God is Agape (Love)

St Alexander the Patriarch of Constantinople

My beloved spiritual children in Christ Our Only True God and Our Only True Savior,

CHRIST IS IN OUR MIDST! HE WAS, IS, AND EVER SHALL BE. Ο ΧΡΙΣΤΟΣ ΕΝ ΤΩ ΜΕΣΩ ΗΜΩΝ! ΚΑΙ ΗΝ ΚΑΙ ΕΣΤΙ ΚΑΙ ΕΣΤΑΙ.

GOD IS AGAPE (LOVE)

According to the Orthodox Christian faith "the greatest virtue is agape [love]" (I Corinthians 13:13) Agape in the "fulfilling of the law" of God (Romans 13:10). For God Himself is agape.
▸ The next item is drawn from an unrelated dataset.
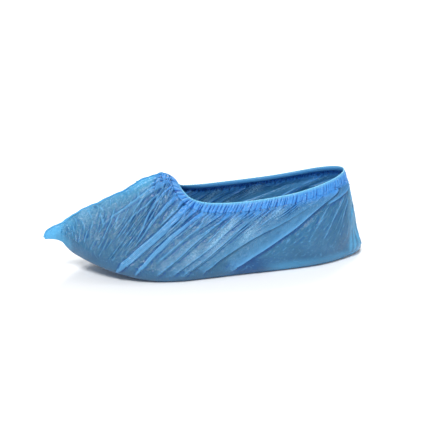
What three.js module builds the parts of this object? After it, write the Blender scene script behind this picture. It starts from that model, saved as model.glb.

"Beloved, let us love one another; for love is of God, and he who loves is born of God and knows God. He who does not love does not know God; for God is love. In this the love of God was made manifest among us, that God sent His Only Son into the world, so that we might live through Him. In this love, not that we loved God but that He loved us and sent His Son to be the expiation for our sins. Beloved, if God so loved us, we also ought to love one another. No man has ever seen God; if we love one another, God abides in us and His love is perfected in us. By this we know that we abide in Him and He in us, because He has given us of His own Spirit. And we have seen and testify that the Father has sent His Son as the Savior of the World. Whoever confesses that Jesus is the Son of God, God abides in him, and he in God. So we know and believe the love God has for us. God is love, and he who abides in love abides in God, and God abides in him. In this is love perfected with us, that we may have confidence for the Day of Judgment, because as he is so are we in this world. There is no fear in love, but perfect love casts out fear. For fear has to do with punishment, and he who fears is not perfected in love. We love, because He first loved us" (I John 4:7-19).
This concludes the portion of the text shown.